La casalinga di Voghera sa che c’è qualcosa che non va nel sistema, nella struttura. Ma non sa che cos’è perché nessuno glielo spiega: perché nessuno le spiega che la legge non è il provvedimento particolare (lo strumento di potere) ma il principio generale e astratto (il limite al potere). Così basta uno come Grillo che dice di attaccare quella struttura perché lei lo voti (quando lui mantiene quella struttura intatta tanto quanto FFD e i partiti classici perché ne ha bisogno quanto loro per realizzare il suo programma). FFD ha fallito, in sintesi, perché non è un movimento liberale. Un movimento liberale, oggi, non si rivolge ai moderati, si rivolge all’anima rivoluzionaria che i moderati, e non solo loro, hanno dentro di loro, spesso a loro insaputa, quando sentono che c’è qualcosa che non va nella struttura ma non sanno esattamente cos’è.

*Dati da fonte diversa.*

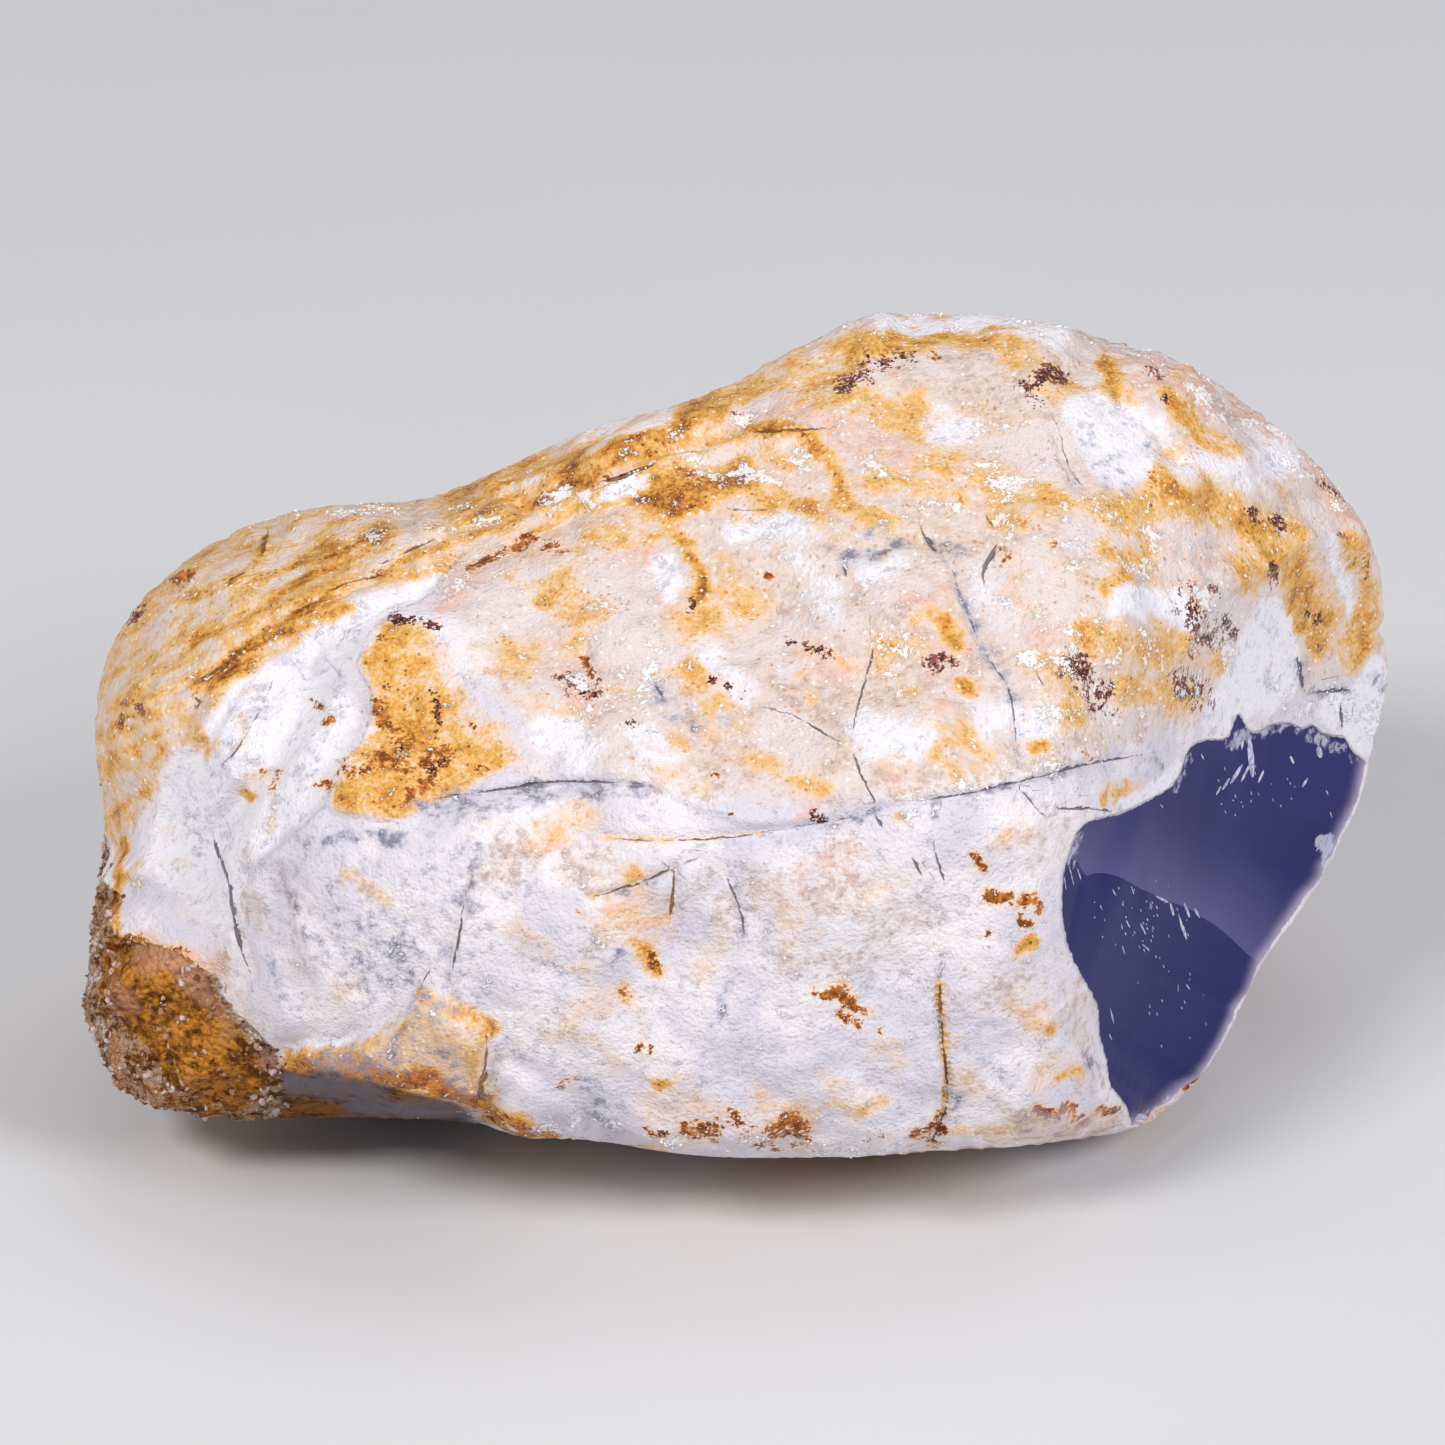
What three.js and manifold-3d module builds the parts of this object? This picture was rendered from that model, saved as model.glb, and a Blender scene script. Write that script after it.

Su Facebook mi è capitato di vedere un bellissimo manifesto elettorale di FFD, quello che richiamava il film The Matrix e, come Morpheus con Neo, proponeva all’elettore la scelta fra la pillola rossa e quella blu. FFD ha fallito perché Neo ha capito che fra le due pillole non c’era differenza e che la pillola rossa non lo faceva uscire da Matrix (e non scordiamoci che all’inizio l’uscita da Matrix è necessariamente molto dolorosa).